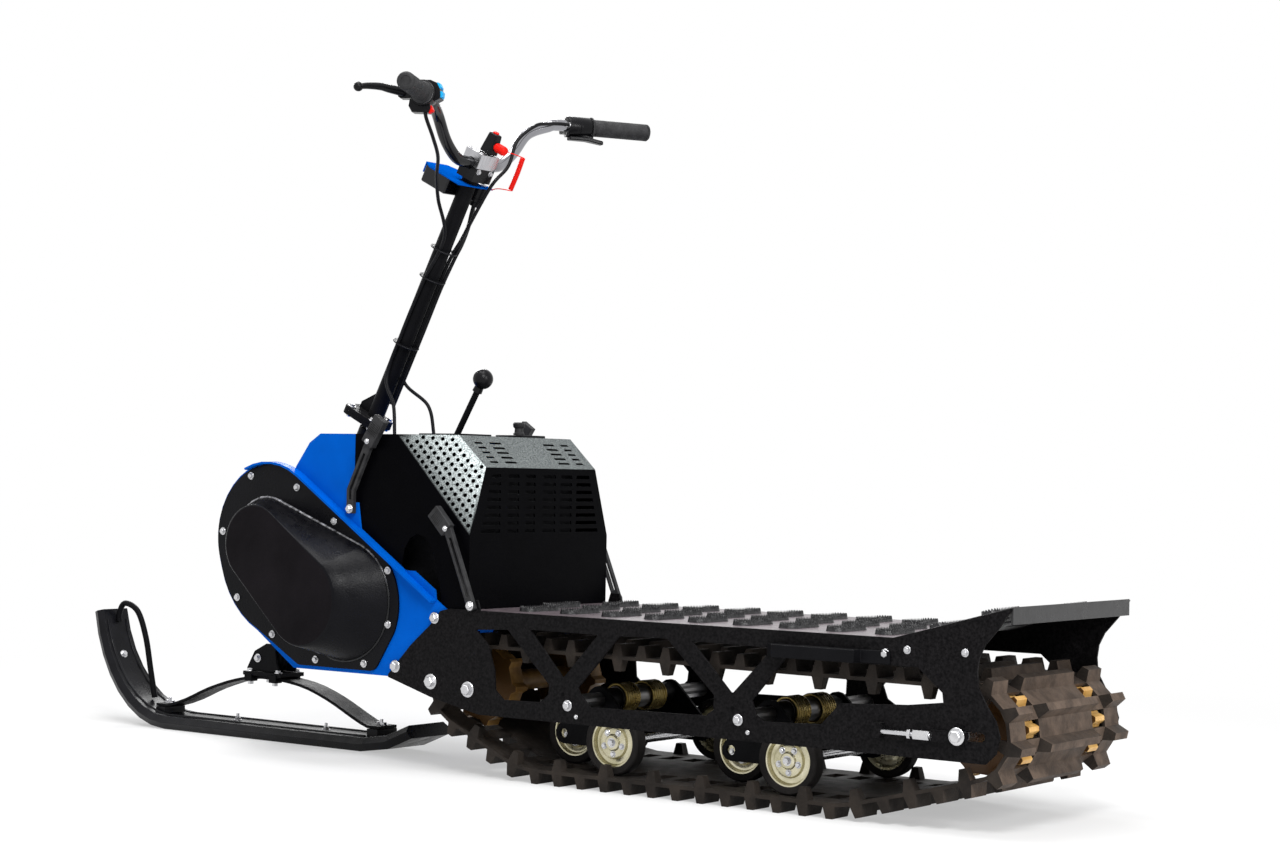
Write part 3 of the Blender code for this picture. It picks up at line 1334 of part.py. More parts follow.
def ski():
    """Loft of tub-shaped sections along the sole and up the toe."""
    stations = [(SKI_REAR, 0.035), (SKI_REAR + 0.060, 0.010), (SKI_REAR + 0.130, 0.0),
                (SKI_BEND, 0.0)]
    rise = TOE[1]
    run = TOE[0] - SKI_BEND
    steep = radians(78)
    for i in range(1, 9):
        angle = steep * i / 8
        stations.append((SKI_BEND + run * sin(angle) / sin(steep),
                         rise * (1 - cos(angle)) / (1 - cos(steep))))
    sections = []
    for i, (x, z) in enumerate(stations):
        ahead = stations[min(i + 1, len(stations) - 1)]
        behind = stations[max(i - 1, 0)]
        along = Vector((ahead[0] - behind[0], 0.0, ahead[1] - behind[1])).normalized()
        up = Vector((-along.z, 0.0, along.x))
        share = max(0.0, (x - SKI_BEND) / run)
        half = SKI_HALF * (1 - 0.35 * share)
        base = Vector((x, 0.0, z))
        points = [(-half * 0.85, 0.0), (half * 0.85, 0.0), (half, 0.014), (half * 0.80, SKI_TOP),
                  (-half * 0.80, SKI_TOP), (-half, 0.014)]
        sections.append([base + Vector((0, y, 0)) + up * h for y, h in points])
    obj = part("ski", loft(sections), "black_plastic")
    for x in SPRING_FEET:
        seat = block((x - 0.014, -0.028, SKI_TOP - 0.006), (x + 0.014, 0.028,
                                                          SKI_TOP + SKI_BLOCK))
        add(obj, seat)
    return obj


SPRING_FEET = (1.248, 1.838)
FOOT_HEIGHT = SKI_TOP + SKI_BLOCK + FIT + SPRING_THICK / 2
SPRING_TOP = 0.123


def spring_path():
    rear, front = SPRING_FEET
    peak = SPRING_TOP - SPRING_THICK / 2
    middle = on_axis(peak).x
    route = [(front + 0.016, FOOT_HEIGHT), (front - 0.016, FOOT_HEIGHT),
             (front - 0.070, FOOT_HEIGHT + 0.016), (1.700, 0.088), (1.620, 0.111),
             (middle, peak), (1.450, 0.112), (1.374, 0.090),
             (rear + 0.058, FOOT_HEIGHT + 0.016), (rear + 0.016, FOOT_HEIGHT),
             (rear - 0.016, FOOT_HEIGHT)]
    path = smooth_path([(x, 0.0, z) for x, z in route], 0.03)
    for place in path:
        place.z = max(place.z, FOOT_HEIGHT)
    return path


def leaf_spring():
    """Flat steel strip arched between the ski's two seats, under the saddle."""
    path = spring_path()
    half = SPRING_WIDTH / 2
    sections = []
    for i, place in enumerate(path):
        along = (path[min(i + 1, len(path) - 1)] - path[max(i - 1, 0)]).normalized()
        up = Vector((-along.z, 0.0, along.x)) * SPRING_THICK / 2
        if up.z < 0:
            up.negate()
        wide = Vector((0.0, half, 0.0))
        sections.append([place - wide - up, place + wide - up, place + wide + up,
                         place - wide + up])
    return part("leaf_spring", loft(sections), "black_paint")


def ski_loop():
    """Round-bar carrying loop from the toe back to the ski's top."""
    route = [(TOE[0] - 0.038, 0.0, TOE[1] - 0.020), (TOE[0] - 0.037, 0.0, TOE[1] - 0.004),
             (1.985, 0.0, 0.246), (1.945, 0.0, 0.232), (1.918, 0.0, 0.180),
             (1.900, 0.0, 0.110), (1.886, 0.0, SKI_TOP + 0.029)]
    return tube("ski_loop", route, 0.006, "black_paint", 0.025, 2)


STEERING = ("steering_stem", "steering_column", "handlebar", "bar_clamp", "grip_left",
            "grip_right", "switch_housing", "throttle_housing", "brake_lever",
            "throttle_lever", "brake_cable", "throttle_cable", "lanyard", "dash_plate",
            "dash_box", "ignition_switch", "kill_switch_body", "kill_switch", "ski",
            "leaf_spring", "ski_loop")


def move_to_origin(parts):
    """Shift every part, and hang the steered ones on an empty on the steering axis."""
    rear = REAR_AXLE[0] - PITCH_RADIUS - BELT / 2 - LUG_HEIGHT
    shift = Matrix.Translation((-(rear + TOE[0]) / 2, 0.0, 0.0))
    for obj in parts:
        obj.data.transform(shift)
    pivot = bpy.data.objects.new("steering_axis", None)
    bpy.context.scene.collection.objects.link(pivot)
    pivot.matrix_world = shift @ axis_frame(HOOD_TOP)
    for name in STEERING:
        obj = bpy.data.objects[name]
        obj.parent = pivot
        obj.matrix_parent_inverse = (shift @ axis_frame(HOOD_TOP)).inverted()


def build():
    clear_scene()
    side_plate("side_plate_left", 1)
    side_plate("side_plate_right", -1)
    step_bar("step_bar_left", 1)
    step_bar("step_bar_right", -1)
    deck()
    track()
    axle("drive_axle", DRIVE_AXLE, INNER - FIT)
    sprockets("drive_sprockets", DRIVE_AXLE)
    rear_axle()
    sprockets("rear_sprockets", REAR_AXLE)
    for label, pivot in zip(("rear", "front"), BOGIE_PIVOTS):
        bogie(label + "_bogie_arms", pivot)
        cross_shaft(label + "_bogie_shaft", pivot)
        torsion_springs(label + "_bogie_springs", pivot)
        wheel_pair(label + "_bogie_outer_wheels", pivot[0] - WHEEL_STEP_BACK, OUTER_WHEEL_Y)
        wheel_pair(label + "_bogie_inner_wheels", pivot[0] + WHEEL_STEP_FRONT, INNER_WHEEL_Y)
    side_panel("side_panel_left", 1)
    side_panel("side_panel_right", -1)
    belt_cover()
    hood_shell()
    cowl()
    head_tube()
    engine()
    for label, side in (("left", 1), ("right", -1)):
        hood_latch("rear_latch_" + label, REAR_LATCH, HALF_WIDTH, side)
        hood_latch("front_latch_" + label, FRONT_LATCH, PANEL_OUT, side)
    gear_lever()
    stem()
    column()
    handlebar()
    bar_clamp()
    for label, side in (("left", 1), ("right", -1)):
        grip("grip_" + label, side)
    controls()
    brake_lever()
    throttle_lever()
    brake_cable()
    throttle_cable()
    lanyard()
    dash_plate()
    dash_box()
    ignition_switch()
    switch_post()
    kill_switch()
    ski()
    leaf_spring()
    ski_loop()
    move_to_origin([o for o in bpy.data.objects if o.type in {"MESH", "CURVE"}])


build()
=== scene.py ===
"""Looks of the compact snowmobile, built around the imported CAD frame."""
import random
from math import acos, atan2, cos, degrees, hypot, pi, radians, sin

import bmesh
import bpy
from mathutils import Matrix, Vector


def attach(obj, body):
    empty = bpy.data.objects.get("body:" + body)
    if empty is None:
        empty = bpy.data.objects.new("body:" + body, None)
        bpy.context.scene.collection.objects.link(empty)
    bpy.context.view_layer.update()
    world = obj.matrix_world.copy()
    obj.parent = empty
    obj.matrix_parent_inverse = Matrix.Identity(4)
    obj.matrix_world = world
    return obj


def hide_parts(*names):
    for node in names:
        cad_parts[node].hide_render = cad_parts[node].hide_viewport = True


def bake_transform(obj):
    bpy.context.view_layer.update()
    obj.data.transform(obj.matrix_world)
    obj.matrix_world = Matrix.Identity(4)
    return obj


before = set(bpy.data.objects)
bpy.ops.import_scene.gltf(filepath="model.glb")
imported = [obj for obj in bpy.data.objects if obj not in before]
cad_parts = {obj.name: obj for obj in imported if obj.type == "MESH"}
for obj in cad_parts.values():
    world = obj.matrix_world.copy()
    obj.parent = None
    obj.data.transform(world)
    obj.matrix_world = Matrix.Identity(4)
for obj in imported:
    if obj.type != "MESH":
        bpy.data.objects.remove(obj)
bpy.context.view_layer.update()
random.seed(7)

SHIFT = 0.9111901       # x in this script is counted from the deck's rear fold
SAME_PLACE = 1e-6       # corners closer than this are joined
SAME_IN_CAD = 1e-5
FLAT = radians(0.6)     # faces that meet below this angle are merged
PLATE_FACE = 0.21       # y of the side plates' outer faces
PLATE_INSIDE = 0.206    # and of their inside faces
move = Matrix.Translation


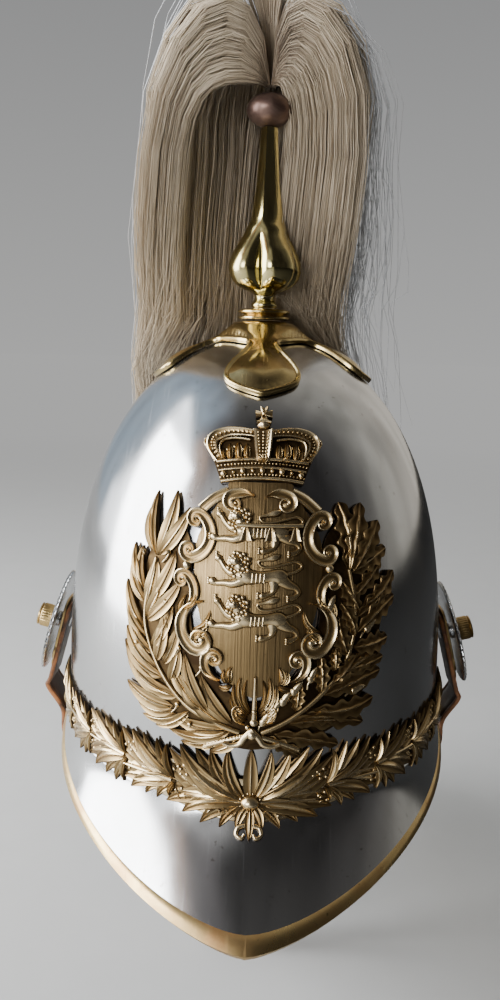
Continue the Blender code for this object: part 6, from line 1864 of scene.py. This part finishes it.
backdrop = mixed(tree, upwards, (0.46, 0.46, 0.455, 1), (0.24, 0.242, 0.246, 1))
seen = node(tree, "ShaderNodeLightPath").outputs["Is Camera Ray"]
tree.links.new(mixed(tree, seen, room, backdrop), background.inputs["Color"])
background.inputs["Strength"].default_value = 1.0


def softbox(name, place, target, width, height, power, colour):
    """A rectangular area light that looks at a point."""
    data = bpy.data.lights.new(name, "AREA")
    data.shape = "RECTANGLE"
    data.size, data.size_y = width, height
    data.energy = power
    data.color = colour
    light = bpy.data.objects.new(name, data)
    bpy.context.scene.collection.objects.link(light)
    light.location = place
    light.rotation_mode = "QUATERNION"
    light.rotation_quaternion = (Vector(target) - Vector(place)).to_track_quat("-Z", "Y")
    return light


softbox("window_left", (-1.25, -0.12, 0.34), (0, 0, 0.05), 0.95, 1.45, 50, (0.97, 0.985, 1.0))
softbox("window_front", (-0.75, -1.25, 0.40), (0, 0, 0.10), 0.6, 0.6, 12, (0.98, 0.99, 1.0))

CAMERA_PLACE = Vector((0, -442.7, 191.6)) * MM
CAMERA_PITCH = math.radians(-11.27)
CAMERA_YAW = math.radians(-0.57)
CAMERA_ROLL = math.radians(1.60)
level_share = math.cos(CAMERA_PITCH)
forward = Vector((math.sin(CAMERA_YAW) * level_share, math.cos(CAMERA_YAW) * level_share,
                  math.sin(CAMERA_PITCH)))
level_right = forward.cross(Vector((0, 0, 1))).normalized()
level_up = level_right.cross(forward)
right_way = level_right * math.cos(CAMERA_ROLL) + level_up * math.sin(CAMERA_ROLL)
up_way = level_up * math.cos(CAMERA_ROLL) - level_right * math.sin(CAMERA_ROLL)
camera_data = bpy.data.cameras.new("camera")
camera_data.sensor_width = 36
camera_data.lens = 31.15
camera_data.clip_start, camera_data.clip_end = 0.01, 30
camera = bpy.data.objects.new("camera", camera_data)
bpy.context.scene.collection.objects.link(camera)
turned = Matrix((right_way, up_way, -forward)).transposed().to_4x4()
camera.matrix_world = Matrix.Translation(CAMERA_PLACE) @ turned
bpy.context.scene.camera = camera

TO BE DONE: Print, without alteration, the lines from the line with "dash_plate()" to the line with "move = Matrix.Translation". Include both of them, and omit every other line.

CORRECT RESULT:
    dash_plate()
    dash_box()
    ignition_switch()
    switch_post()
    kill_switch()
    ski()
    leaf_spring()
    ski_loop()
    move_to_origin([o for o in bpy.data.objects if o.type in {"MESH", "CURVE"}])


build()
=== scene.py ===
"""Looks of the compact snowmobile, built around the imported CAD frame."""
import random
from math import acos, atan2, cos, degrees, hypot, pi, radians, sin

import bmesh
import bpy
from mathutils import Matrix, Vector


def attach(obj, body):
    empty = bpy.data.objects.get("body:" + body)
    if empty is None:
        empty = bpy.data.objects.new("body:" + body, None)
        bpy.context.scene.collection.objects.link(empty)
    bpy.context.view_layer.update()
    world = obj.matrix_world.copy()
    obj.parent = empty
    obj.matrix_parent_inverse = Matrix.Identity(4)
    obj.matrix_world = world
    return obj


def hide_parts(*names):
    for node in names:
        cad_parts[node].hide_render = cad_parts[node].hide_viewport = True


def bake_transform(obj):
    bpy.context.view_layer.update()
    obj.data.transform(obj.matrix_world)
    obj.matrix_world = Matrix.Identity(4)
    return obj


before = set(bpy.data.objects)
bpy.ops.import_scene.gltf(filepath="model.glb")
imported = [obj for obj in bpy.data.objects if obj not in before]
cad_parts = {obj.name: obj for obj in imported if obj.type == "MESH"}
for obj in cad_parts.values():
    world = obj.matrix_world.copy()
    obj.parent = None
    obj.data.transform(world)
    obj.matrix_world = Matrix.Identity(4)
for obj in imported:
    if obj.type != "MESH":
        bpy.data.objects.remove(obj)
bpy.context.view_layer.update()
random.seed(7)

SHIFT = 0.9111901       # x in this script is counted from the deck's rear fold
SAME_PLACE = 1e-6       # corners closer than this are joined
SAME_IN_CAD = 1e-5
FLAT = radians(0.6)     # faces that meet below this angle are merged
PLATE_FACE = 0.21       # y of the side plates' outer faces
PLATE_INSIDE = 0.206    # and of their inside faces
move = Matrix.Translation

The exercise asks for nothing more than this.